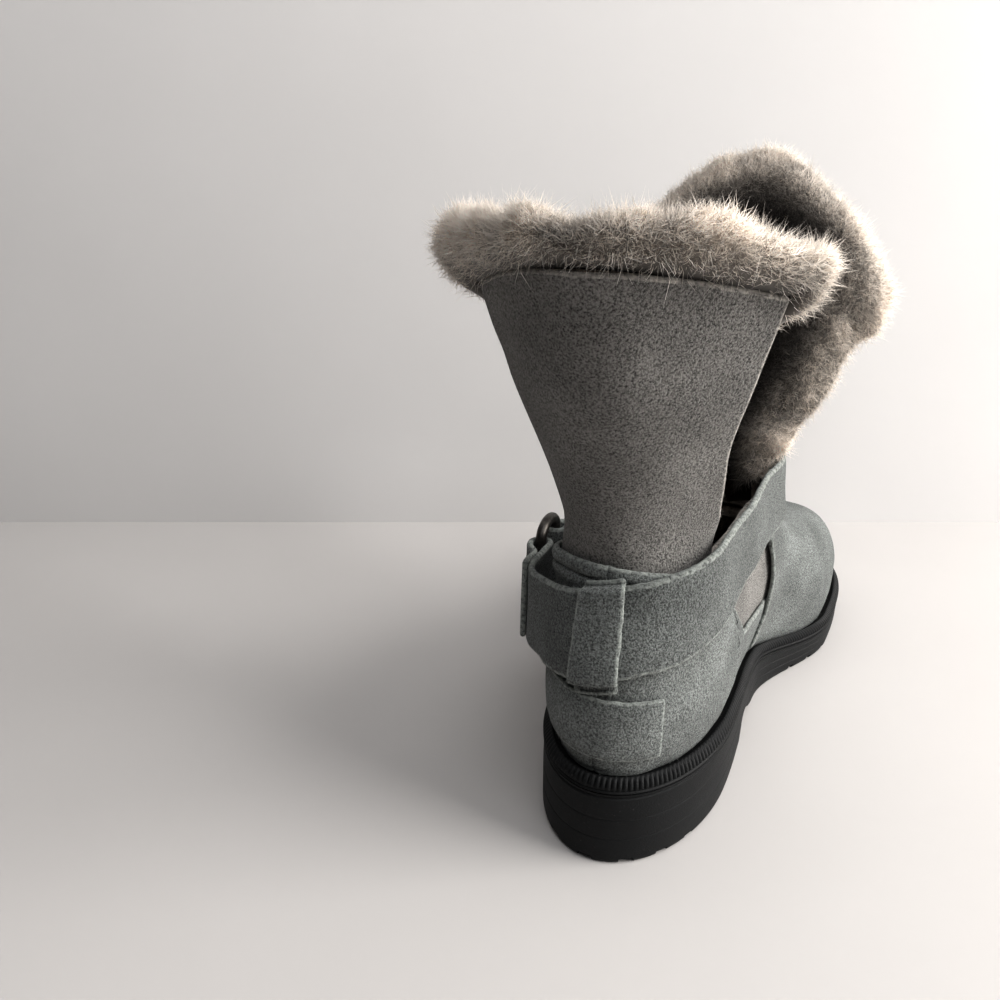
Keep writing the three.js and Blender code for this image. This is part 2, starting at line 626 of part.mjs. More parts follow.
// The ring: a wire bent to an oval with straight bars.
function makeRing() {
  const endHeight = (RING.height - RING.wire - RING.straight) / 2;
  const track = [];
  for (const way of [1, -1]) {
    for (let i = 0; i < 4; i++) track.push([way * BAR, way * RING.straight * (i / 4 - 0.5)]);
    for (let i = 0; i < 10; i++) {
      const angle = (Math.PI * i) / 10;
      track.push([way * BAR * Math.cos(angle), way * (RING.straight / 2 + endHeight * Math.sin(angle))]);
    }
  }
  const { centre, along, up, out } = RING_FRAME;
  const loops = track.map(([a, u], i) => {
    const before = track.at(i - 1);
    const after = track[(i + 1) % track.length];
    const ahead = new THREE.Vector2(after[0] - before[0], after[1] - before[1]).normalize();
    const side = along.clone().multiplyScalar(-ahead.y).addScaledVector(up, ahead.x);
    const middle = centre.clone().addScaledVector(along, a).addScaledVector(up, u);
    middle.addScaledVector(out, RING_OFF);
    return Array.from({ length: 8 }, (_, k) => {
      const angle = (Math.PI * (k + 0.5)) / 4;
      const offset = side.clone().multiplyScalar(Math.cos(angle)).addScaledVector(out, Math.sin(angle));
      return middle.clone().addScaledVector(offset, RING.wire / 2);
    });
  });
  return loftSolid(loops, true);
}

// A domed rivet cap on the strap's outer layer.
function makeRivet(distance, up) {
  const base = LAP_OFF + STRAP.thick / 2 + GAP;
  const centre = onBand(distance, up, base);
  const out = onBand(distance, up, base + 3).sub(centre).normalize();
  const { radius, rise } = RIVET;
  const profile = [[0, 0], [radius, 0], [radius, 0.4], [radius * 0.75, rise * 0.85], [0, rise]];
  const geometry = new THREE.LatheGeometry(profile.map(([x, y]) => new THREE.Vector2(x, y)), 12);
  geometry.applyQuaternion(new THREE.Quaternion().setFromUnitVectors(new THREE.Vector3(0, 1, 0), out));
  geometry.translate(centre.x, centre.y, centre.z);
  return solidOf(geometry);
}

// ---------------------------------------------------------------- materials and assembly

function material(color, roughness, metalness = 0) {
  return new THREE.MeshStandardMaterial({ color, roughness, metalness });
}

const footSuede = material(0x5f6461, 0.95);
const shaftSkin = material(0x625d58, 0.95);
const rubber = material(0x17181a, 0.7);
const footbed = material(0x8d867e, 0.98);
const pewter = material(0x3a3835, 0.45, 0.9);

const boot = new THREE.Group();
boot.name = "sheepskin_boot";
boot.position.y = -HEEL_CENTRE_Y;

function addPiece(name, solid, finish) {
  const mesh = new THREE.Mesh(geometryOf(solid), finish);
  mesh.name = name;
  boot.add(mesh);
}

addPiece("outsole", makeOutsole(), rubber);
addPiece("welt", makeWelt(), rubber);
addPiece("insole", makeInsole(), footbed);
addPiece("upper", makeUpper(), footSuede);
addPiece("shaft", makeShaft(), shaftSkin);
addPiece("strap", makeStrap(), footSuede);
addPiece("loop_heel", makeLoop(0), footSuede);
addPiece("loop_instep", makeLoop(BAND[BAND_STEPS / 2]), footSuede);
addPiece("ring", makeRing(), pewter);
addPiece("rivet_upper", makeRivet(RING_AT - BAR - 15, 7.5), pewter);
addPiece("rivet_lower", makeRivet(RING_AT - BAR - 15, -7.5), pewter);

export default boot;
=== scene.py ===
from functools import partial

import bpy
import numpy as np
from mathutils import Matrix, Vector


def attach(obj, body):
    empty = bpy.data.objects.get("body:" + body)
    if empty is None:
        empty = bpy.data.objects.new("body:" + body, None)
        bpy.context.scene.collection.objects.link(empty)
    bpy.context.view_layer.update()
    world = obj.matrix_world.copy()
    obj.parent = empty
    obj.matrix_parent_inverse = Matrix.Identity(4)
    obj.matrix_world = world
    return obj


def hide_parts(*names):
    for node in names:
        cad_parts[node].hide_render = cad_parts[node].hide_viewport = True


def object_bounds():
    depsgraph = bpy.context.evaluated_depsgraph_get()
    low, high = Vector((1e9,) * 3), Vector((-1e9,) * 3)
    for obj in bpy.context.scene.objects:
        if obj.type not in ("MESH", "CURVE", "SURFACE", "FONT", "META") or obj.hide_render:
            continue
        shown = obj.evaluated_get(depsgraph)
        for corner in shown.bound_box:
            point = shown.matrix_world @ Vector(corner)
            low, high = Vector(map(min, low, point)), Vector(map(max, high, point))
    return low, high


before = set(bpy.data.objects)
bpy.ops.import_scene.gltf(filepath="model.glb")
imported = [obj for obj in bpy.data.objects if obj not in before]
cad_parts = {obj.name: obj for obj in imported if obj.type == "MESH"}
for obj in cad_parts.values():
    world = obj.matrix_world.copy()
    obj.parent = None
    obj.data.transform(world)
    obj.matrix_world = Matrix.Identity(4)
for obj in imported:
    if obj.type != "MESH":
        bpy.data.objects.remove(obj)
CAD_BOX = [list(corner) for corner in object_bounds()]

# Left short boot in suede and double-face sheepskin: the finish of every surface around its packed solids.
# Lengths in the shape functions are millimetres in the last's own frame: x from lateral (-) to medial (+),
# y = 0 at the back of the heel and growing towards the toe, z up. build() turns them into the frame's
# metres.

bl_info = {
    "name": "Sheepskin boot",
    "version": (1, 0, 0),
    "blender": (4, 5, 0),
    "location": "View3D > Sidebar > Boot",
    "description": "Suede, sheepskin, wool, rubber and metal of a short left boot, built around its solids",
    "category": "Add Mesh",
}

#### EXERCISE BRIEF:
Copy each line from the data above that includes "Identity".

#### PROBLEM SOLUTION:
    obj.matrix_parent_inverse = Matrix.Identity(4)
    obj.matrix_world = Matrix.Identity(4)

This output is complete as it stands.